Rows from a 3D modeling dataset:

----------

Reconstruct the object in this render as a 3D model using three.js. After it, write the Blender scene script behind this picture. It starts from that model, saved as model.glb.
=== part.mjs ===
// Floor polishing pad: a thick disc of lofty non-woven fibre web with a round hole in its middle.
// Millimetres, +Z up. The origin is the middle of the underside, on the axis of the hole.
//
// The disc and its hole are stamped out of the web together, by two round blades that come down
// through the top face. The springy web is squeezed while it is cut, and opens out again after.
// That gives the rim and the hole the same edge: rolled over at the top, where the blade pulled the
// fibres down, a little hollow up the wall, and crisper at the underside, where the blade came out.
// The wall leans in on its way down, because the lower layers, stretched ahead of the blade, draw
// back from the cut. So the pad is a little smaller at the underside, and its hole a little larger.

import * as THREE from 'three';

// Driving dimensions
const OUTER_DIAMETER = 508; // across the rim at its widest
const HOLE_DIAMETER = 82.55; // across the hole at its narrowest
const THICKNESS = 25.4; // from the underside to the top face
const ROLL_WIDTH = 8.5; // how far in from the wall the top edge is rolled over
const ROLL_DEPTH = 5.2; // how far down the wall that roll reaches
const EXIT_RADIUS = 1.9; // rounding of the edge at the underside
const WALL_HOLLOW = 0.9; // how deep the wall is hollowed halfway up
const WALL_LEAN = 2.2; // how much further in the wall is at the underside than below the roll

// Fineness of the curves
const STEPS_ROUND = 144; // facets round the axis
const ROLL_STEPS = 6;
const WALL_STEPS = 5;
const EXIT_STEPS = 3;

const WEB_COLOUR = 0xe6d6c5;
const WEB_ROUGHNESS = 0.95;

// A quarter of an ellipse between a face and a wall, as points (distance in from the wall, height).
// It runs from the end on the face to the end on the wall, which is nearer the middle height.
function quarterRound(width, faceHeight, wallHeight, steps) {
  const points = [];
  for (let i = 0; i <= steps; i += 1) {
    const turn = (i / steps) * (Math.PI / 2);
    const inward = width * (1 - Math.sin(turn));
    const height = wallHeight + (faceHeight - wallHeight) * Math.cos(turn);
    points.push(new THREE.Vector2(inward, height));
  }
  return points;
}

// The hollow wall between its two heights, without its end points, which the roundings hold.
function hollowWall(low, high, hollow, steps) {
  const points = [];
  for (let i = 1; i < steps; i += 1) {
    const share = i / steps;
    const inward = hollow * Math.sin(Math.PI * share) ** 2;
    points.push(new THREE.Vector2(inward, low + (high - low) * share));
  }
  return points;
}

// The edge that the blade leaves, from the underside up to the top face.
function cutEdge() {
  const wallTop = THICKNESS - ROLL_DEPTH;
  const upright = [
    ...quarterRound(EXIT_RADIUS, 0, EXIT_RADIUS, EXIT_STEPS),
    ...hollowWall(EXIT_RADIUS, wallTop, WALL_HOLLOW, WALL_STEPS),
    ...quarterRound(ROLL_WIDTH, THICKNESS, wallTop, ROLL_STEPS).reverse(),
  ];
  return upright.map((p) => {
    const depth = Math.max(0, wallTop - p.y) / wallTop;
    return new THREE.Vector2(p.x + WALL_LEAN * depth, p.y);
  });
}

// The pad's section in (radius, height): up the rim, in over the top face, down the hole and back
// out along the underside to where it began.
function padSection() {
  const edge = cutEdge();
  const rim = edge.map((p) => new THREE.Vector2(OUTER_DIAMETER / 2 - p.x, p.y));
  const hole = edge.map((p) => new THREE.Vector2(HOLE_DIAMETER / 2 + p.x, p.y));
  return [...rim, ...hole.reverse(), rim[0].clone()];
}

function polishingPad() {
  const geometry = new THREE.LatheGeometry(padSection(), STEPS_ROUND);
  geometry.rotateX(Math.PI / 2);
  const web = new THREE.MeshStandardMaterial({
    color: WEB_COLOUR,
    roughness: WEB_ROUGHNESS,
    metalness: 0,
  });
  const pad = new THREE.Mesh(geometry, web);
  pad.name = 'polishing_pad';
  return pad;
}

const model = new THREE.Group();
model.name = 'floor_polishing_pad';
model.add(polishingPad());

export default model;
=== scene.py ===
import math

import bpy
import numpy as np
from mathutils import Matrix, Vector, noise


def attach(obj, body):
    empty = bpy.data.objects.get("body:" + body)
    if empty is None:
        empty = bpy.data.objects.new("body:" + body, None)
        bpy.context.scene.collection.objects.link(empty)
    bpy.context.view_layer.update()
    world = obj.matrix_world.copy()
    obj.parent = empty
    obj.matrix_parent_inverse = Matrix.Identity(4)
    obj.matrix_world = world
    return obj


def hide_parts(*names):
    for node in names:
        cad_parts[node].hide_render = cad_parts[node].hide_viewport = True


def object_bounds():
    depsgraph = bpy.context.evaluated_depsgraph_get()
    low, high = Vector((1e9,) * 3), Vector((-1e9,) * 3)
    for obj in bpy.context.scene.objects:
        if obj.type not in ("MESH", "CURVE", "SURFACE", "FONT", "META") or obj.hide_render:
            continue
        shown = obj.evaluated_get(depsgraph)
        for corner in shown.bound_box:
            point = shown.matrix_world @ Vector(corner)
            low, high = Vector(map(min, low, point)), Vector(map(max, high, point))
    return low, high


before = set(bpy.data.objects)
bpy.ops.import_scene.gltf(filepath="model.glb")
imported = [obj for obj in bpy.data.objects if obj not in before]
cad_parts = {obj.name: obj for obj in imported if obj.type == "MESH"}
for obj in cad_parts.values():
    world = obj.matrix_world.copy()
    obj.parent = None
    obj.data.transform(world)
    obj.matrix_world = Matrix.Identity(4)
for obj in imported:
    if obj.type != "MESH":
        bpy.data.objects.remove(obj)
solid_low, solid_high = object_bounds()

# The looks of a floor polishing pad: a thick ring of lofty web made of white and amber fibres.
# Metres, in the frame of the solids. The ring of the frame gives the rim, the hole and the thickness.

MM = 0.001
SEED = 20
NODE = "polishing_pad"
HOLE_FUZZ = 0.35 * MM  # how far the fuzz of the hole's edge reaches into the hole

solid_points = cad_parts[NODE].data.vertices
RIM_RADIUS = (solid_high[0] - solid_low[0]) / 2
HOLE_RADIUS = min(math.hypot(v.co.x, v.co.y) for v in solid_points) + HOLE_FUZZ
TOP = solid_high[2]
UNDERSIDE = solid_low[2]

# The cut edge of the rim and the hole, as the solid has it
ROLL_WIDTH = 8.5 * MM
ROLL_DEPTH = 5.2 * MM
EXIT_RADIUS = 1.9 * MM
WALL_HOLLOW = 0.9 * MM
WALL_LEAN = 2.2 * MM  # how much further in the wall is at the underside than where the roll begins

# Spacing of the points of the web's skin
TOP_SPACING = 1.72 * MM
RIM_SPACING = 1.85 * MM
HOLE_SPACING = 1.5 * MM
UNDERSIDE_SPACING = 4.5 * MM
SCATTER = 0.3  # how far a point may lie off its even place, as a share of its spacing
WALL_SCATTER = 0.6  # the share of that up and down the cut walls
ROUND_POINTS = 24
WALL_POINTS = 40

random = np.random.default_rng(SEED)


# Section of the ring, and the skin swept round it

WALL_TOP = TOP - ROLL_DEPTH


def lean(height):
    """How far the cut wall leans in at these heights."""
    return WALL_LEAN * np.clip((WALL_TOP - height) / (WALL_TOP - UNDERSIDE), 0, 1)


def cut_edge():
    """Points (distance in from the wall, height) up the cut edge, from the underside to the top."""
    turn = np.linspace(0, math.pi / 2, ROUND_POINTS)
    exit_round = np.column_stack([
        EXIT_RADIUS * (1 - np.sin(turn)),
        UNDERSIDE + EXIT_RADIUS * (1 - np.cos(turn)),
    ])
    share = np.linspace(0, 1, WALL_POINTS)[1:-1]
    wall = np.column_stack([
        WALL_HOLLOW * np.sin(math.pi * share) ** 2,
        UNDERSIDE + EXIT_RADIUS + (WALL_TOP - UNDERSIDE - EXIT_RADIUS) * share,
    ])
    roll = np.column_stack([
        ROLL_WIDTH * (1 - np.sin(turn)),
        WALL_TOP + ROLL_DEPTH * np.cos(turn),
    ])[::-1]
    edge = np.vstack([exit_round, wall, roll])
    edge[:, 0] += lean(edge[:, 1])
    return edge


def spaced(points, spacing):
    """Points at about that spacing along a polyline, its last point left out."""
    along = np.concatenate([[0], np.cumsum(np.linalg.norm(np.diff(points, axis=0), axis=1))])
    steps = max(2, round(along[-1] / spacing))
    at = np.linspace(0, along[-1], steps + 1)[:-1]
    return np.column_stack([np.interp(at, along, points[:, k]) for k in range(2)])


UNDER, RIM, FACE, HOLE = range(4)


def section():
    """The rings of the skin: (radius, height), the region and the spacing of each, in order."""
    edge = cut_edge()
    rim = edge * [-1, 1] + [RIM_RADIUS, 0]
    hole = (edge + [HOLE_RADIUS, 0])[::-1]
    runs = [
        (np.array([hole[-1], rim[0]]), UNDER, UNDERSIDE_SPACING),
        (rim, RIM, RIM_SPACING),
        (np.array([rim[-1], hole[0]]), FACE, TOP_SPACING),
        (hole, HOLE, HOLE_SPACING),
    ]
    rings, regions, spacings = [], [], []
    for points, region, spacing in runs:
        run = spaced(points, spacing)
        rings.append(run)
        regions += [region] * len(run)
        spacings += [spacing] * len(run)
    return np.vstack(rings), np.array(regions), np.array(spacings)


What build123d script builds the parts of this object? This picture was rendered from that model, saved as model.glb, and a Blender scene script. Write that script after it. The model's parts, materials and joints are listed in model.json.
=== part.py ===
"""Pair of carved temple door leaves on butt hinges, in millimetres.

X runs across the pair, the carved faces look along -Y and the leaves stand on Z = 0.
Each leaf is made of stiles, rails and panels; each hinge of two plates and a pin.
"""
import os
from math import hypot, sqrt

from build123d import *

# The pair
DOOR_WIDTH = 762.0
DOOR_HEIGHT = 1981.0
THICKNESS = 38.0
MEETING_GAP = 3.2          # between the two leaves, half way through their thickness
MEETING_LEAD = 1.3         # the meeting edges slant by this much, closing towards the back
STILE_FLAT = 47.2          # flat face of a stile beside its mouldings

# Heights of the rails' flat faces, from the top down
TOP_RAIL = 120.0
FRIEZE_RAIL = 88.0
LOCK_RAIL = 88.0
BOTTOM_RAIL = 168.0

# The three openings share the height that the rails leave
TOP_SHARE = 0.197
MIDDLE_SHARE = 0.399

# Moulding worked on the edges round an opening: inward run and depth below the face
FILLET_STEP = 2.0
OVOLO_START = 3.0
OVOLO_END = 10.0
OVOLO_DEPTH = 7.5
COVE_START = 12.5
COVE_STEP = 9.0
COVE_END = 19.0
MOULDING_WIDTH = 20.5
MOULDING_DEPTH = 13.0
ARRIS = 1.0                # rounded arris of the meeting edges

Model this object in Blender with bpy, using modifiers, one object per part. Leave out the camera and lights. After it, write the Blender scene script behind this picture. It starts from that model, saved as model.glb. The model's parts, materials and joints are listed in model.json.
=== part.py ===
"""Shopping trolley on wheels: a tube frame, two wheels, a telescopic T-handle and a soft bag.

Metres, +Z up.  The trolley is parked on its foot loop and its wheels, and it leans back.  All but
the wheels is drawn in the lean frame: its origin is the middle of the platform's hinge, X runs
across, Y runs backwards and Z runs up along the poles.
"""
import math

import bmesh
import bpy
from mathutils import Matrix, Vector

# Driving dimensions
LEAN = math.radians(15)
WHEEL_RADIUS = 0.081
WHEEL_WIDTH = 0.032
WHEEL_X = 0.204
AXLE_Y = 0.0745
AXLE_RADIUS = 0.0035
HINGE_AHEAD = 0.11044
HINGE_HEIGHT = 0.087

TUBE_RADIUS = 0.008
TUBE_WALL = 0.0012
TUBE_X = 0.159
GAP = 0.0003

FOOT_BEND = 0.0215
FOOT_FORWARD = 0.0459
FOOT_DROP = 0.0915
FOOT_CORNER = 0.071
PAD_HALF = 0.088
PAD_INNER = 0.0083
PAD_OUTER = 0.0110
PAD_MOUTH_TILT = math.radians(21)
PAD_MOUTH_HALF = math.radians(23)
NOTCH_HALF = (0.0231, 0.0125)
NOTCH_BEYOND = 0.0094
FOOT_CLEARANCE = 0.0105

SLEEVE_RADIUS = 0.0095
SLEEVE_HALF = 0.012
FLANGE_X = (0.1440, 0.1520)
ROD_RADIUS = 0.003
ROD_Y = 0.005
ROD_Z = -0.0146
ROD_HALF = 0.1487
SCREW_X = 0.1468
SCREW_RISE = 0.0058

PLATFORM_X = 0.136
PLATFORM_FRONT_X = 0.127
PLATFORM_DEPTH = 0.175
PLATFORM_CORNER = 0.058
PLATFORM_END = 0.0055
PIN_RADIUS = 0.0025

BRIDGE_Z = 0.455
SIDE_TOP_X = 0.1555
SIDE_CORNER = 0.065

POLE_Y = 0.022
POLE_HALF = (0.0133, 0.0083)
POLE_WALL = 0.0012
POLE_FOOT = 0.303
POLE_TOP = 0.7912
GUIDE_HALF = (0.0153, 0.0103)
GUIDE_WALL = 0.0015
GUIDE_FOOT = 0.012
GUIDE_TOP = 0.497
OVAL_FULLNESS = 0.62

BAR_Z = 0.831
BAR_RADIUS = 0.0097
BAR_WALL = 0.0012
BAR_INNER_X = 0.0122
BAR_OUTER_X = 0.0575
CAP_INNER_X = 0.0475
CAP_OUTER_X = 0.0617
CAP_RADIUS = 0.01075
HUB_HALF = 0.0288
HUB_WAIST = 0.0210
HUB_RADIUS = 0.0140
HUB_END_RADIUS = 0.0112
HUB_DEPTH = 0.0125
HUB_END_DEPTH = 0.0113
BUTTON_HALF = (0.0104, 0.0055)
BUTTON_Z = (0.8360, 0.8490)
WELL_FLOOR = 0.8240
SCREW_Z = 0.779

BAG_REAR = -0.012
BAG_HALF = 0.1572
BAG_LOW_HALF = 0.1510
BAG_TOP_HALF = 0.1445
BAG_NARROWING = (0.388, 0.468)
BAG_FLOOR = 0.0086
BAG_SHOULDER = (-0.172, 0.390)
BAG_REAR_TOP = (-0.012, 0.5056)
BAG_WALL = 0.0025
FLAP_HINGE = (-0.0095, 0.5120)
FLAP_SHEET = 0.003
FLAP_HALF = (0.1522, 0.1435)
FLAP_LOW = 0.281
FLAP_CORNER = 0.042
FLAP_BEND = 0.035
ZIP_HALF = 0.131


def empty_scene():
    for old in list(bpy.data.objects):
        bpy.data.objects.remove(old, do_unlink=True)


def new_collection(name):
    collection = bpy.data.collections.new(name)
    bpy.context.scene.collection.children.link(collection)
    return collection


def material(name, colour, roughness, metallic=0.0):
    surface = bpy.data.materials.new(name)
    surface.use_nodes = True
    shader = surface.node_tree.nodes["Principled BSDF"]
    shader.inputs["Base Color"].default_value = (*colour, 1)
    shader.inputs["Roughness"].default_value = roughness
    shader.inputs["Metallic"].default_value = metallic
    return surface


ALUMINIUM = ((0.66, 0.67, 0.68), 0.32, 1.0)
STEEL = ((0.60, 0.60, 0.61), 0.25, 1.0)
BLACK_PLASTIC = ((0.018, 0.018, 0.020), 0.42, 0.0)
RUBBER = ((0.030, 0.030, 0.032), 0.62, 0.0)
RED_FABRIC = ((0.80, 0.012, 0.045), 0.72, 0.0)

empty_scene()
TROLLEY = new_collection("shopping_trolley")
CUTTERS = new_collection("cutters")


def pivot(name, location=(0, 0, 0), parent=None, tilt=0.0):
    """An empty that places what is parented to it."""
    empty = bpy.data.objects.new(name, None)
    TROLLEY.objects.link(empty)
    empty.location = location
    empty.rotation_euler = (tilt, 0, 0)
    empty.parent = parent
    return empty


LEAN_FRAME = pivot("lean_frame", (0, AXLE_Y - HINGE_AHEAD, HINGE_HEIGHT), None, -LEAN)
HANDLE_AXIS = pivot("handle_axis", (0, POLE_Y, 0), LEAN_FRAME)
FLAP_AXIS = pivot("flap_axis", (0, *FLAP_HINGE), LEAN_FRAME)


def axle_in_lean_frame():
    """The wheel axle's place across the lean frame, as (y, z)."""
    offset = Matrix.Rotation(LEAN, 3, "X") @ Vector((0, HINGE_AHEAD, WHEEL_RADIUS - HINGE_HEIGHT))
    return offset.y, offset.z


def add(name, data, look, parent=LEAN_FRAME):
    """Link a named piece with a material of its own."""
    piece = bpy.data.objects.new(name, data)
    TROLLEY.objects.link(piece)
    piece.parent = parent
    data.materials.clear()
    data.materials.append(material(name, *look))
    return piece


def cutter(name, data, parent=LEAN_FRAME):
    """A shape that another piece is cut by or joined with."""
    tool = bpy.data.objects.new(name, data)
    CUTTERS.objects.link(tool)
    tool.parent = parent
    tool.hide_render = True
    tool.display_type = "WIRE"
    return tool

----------

PROBLEM TO SOLVE
Using the listing above, show each line holding the string "context".

REPLY
        bpy.context.scene.collection.objects.link(empty)
    bpy.context.view_layer.update()
    depsgraph = bpy.context.evaluated_depsgraph_get()
    for obj in bpy.context.scene.objects:
    bpy.context.scene.collection.children.link(collection)